Saturday, January 6, 2018

Swimming Bacteria Knit Hat


My latest science knit shows rod shaped bacteria swimming around the brim of the hat. The pattern for this hat can be found here on Ravelry or purchased directly here

These bacteria could be Escherichia coli or Bacillus subtilis or any other rod-shaped bacteria that have flagella over their body. 
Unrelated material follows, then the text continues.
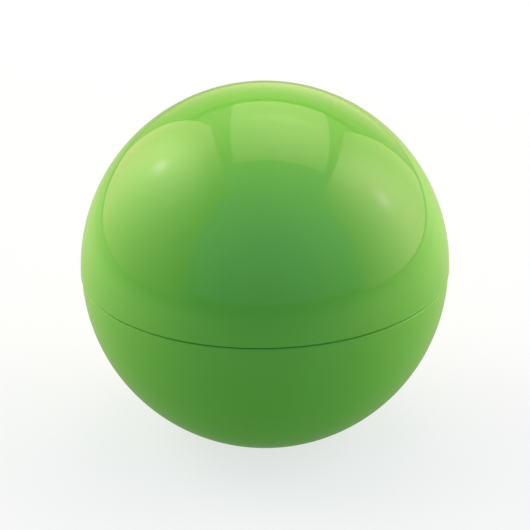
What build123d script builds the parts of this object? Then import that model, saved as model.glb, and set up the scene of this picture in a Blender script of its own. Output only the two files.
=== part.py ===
"""Ball-shaped lip balm pot: two glossy plastic shells that meet at a parting line, with a twist-off cap.

The pot stands on a small flat foot. Millimetres, +Z up, and the origin is the centre of the foot.
The lower shell holds a threaded collar, and the collar holds a perforated cage with the balm cast round it.
The upper shell holds a liner with the mating thread and a loose sealing ring.
"""
import os
from math import cos, radians, sin, sqrt

from build123d import *

# Ball: the two outer shells
BALL_D = 40.0  # outside diameter of the cap shell
FOOT_R = 7.5  # where the round side would meet the flat foot if the corner were sharp
FOOT_ROUND = 1.2  # rounding of that corner
BASE_INSET = 0.1  # the lower shell is this much smaller in radius than the cap
SHELL_T = 1.5  # wall of both shells
FLOOR_T = 1.9  # wall at the foot
SEAM_DROP = 0.5  # the parting line lies this far below the ball's centre
SEAM_GAP = 0.1  # open gap between the two shell rims
RIM_ROUND = 0.2  # rounded outer edge of each rim

# Label in the foot's recess
LABEL_R = 5.6
LABEL_T = 0.12
LABEL_RECESS_R = 5.8
LABEL_RECESS_DEPTH = 0.3

# Threaded neck and its mating liner
NECK_BORE_R = 13.6
NECK_R = 14.6  # root of the neck's thread
NECK_HEIGHT = 6.0  # neck above the parting line
LIP_ROUND_OUT = 0.4  # rounding of the neck's rim, outside and inside
LIP_ROUND_IN = 0.25
LINER_BORE_R = 15.7  # root of the liner's thread
LINER_SKIRT_R = 16.9  # outside of the liner's skirt
THREAD_STARTS = 3
THREAD_LEAD = 6.0  # rise of the cap in one full turn
THREAD_PLAY = 0.1  # axial play between the flanks of the closed cap
NECK_THREAD = {"root": NECK_R, "crest": 15.3, "root_w": 1.1, "crest_w": 0.6}
LINER_THREAD = {"root": LINER_BORE_R, "crest": 14.95, "root_w": 1.0, "crest_w": 0.56}
THREAD_BITE = 0.3  # how far each ridge is sunk into its wall
NECK_THREAD_LOW = 1.2  # lowest centre of a neck ridge above the parting line
NECK_THREAD_RISE = 3.7
LINER_THREAD_LOW = 0.55  # lowest centre of a liner ridge above the parting line
LINER_THREAD_RISE = 1.5

# Collar's flange and skirt, held in the lower shell
FLANGE_R = 18.3
FLANGE_TOP = -0.3  # heights here are from the parting line
FLANGE_LOW = -1.6
SKIRT_R = 17.35
SKIRT_T = 1.15
SKIRT_LOW = -5.2
LAND_R = 17.4  # cylindrical land inside the lower shell, round the skirt
SEAT_R = 18.35  # rebate in the lower shell that takes the flange
SNAP_Z = -3.6
SNAP_H = 0.5  # height of the snap groove; the bead in it is two thirds of that
SNAP_BEAD_H = SNAP_H * 2 / 3
SNAP_BEAD = 0.25
SNAP_PLAY = 0.07
KEY_COUNT = 4  # keys that stop the collar turning in the lower shell
KEY_W = 1.2
KEY_PLAY = 0.1
KEY_DEPTH = 1.0
KEY_ROOT = 0.75  # how far each key is sunk into the shell's wall
SHOULDER_R = 12.8  # inner shoulder that the cage sits on
SHOULDER_TOP = -0.6
SHOULDER_LOW = -2.8

# Balm and the cage inside it
CAGE_R = 13.5
CAGE_T = 1.2
CAGE_HOLE_R = 1.5
CAGE_HOLE_ROWS = ((6, 5.6), (12, 10.2))  # count and pitch radius of each row of holes
POST_R = 1.5
POST_H = 9.0
BARB_R = 2.6
BARB_T = 0.8
FIN_COUNT = 4
FIN_R = 7.5
FIN_H = 3.0
FIN_T = 0.9
CAGE_BEAD = 0.25  # bead in the neck's bore that keeps the cage down
CAGE_BEAD_H = 0.4
BEAD_PLAY = 0.05  # between a bead and the part that it keeps in place
BARB_SHARES = (0.5, 0.9)  # tops of the barbs, as shares of the post's height
BALM_LOW = -2.6
BALM_R = 14.6  # dome of the balm, about the ball's centre

# Cap liner and sealing ring
LINER_DOME_R = 15.6
LINER_T = 1.1
LINER_FOOT = -0.25  # the skirt's lower end, just above the collar's flange
LINER_FLANGE_R = 18.38
LINER_FLANGE_LOW = 0.4
LINER_FLANGE_T = 1.0
RIB_COUNT = 12
RIB_T = 0.9
RIB_PLAY = 0.08  # between the liner's ribs and the cap shell
CAP_BEAD_R = 18.15  # bead in the cap shell that keeps the liner's flange in
CAP_BEAD_H = 0.24
CAP_BEAD_TOP = LINER_FLANGE_LOW - 0.04  # just under the liner's flange
SEAL_T = 0.8
SEAL_PLAY = 0.05
SEAL_INNER_R = 13.8
SEAL_R = 15.6
SEAL_BEAD_R = 15.45  # bead in the liner that keeps the ring from dropping out
SEAL_BEAD_H = 0.25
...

Flagella behavior during tumbling and swimming
The flagella on these bacteria are peritrichous, which mean they surround the cell. The flagella are controlled by a molecular motor and the motor can either spin clockwise or counterclockwise. When all of the flagella on the cell spin counterclockwise, the flagella can propel the cell, as shown on this hat. When the flagella spin clockwise, they spread out and thus have no net force so cannot propel the cell anywhere. Instead of going in a direction, these cells “tumble” and basically somersault in the same place to change direction so when the flagella spin the other way again, they can set out in a different direction. These periods of “running and tumbling” allow the bacterium to explore its environment. During this exploration, when a bacterium is swimming toward nutrients, it can adjust the durations of running and tumbling so it is running for longer periods and tumbling less, thus biasing the movement toward the nutrients, in a process that is called “chemotaxis.” The bacteria on my hat are all swimming, although I considered making a version of the hat with tumbling cells as well. 

See the movie below for a video that I took of my favorite bacterium Bacillus subtilis. Some cells are stationary as they are stuck between an agar pad and a glass coverslip while others are in an area that is a bit wetter and they can swim around. This is best viewed fullscreen to better see the little organisms. It is a very short video, so you may have to hit replay to catch the action.


Full disclosure: this video was the result of an experiment that did not work. I didn't let the microscope slide dry enough before imaging and my bacteria were still swimming around. I made the most of the situation and filmed my swimming bacteria for this blog post (and I repeated the experiment to get the information I was looking for). Experiments often do not work or give inconclusive results - we as researchers learn to deal with failure very well and just keep plugging along and listening to the data to learn about the world around us. It is fascinating!